Short problem → Copy, without any alteration, the lines from the one that includes "What OpenSCAD source" up to and including the one that includes "towards the room.".

Data supplied →
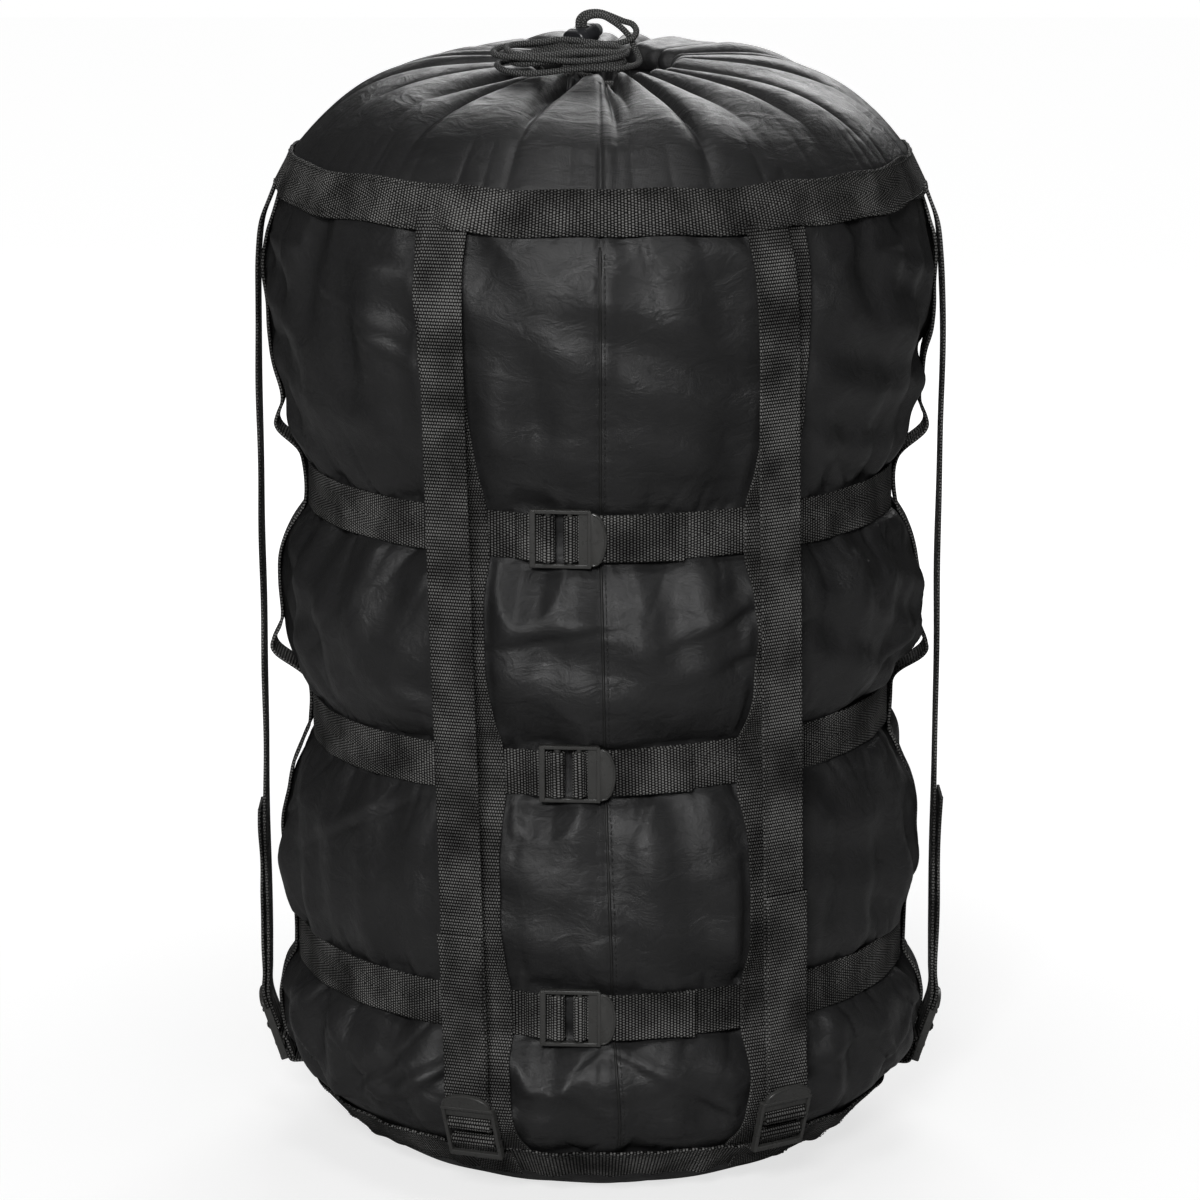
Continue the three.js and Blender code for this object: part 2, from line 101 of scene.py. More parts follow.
area_light("overhead", (0.0, -0.7, 2.3), (0, 0, 0.35), (0.7, 0.6), 7.5)
area_light("front", (-0.35, -2.9, 1.7), (0, 0, 0.3), (0.8, 0.5), 47)
area_light("front_left", (-1.9, -1.5, 1.5), (0, 0, 0.3), (0.3, 0.9), 1.8)
area_light("front_right", (2.0, -1.3, 1.2), (0, 0, 0.3), (0.3, 0.9), 1)
area_light("back", (0.3, 2.2, 1.6), (0, 0, 0.35), (1.6, 1.2), 26)

world = bpy.data.worlds.new("studio")
scene.world = world
world.use_nodes = True
fill = world.node_tree.nodes["Background"]
fill.inputs["Color"].default_value = (1, 1, 1, 1)
# the pale backdrop is seen by the camera, but doesn't light the sack
fill.inputs["Strength"].default_value = 0.025
backdrop = world.node_tree.nodes.new("ShaderNodeBackground")
backdrop.inputs["Strength"].default_value = 1.25
seen = world.node_tree.nodes.new("ShaderNodeLightPath")
either = world.node_tree.nodes.new("ShaderNodeMixShader")
for source, socket in zip((seen.outputs["Is Camera Ray"], fill.outputs[0], backdrop.outputs[0]), either.inputs):
    world.node_tree.links.new(source, socket)
world.node_tree.links.new(either.outputs[0], world.node_tree.nodes["World Output"].inputs["Surface"])


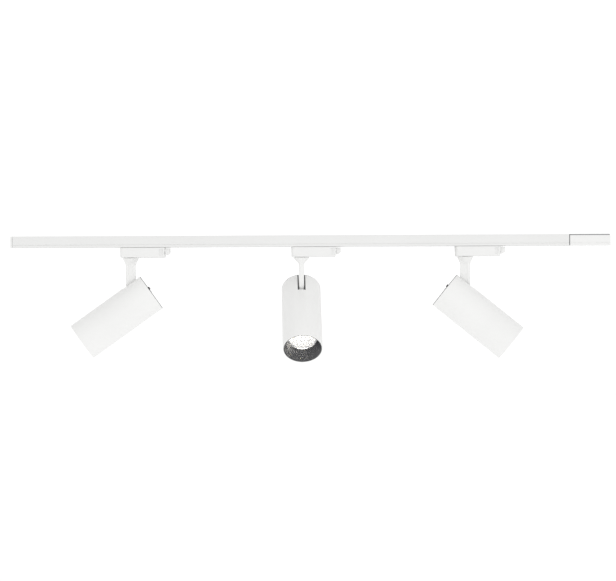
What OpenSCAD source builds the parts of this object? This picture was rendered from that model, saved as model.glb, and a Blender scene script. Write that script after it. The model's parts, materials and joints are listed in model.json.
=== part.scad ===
// Three-spot track light: a one-metre single-circuit track with a live-end feed,
// and three cylindrical spotlights that slide, pan and tilt.
// Frame: origin at the middle of the track's top (ceiling) face, +Z up,
// +X along the track towards the feed, -Y towards the room.

/* [Track] */
// Length of the aluminium track
track_l = 1000; // [1000:50:2000]
// Width of the track
track_w = 35; // [34.5:0.5:37]
// Height of the track
track_h = 20.5; // [20.5:0.1:21.5]
// Wall thickness of the track
track_t = 1.6; // [1.4:0.1:1.6]
// Width of the slot along the track's underside
track_slot_w = 20; // [19.5:0.5:20.5]
// Height of the shadow groove above the track's lower edge
groove_up = 4.5; // [4.5:0.1:5]
// Distance of the inner ceiling screws from the middle
screw_inner = 150; // [120:5:180]
// Distance of the outer ceiling screws from the middle
screw_outer = 450; // [420:5:470]
// Radius of the ceiling screw holes
ceiling_hole_r = 2.25; // [2:0.05:2.6]

/* [Track ends] */
// Thickness of the closing end cap
cap_t = 4.2; // [3.4:0.1:5]
// Width of the shadow gap between the track and the end cap
cap_gap = 0.6; // [0.3:0.1:1]
// Width of the dark joint between the track and the feed
feed_gap = 1.4; // [1:0.1:2]
// Length of the feed's housing
feed_l = 73; // [72:0.2:90]
// Thickness of the feed's dark base plate
feed_base_t = 2.2; // [2:0.1:2.4]
// Radius of the supply cable entry in the base plate
entry_r = 5; // [4:0.5:6]

/* [Adapter] */
// Positions of the three arms along the track
arm_x = [-289, 18.8, 314.2];
// Length of the adapter past the arm towards the feed
adapter_front = 62.5; // [61:0.5:63]
// Length of the adapter past the arm away from the feed
adapter_back = 18.2; // [17:0.1:22]
// Width of the adapter
adapter_w = 34; // [33:0.5:36]
// Height of the adapter under the track
adapter_h = 18; // [18:0.1:18.5]
// Running gap between the track and the adapter
adapter_gap = 0.5; // [0.4:0.1:0.7]
// Wall thickness of the adapter
adapter_t = 1.8; // [1.6:0.1:2]
// Radius of the twist-in neck
neck_r = 9.3; // [8.8:0.1:9.3]
// How far the lock tab is pulled down to release the adapter
lock_travel = 3.5; // [3:0.1:3.6]

/* [Arm] */
// Width of the arm in the tilting plane
arm_w = 18; // [17:0.5:18]
// Thickness of the arm
arm_t = 9; // [8:0.5:9.2]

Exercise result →
What OpenSCAD source builds the parts of this object? This picture was rendered from that model, saved as model.glb, and a Blender scene script. Write that script after it. The model's parts, materials and joints are listed in model.json.
=== part.scad ===
// Three-spot track light: a one-metre single-circuit track with a live-end feed,
// and three cylindrical spotlights that slide, pan and tilt.
// Frame: origin at the middle of the track's top (ceiling) face, +Z up,
// +X along the track towards the feed, -Y towards the room.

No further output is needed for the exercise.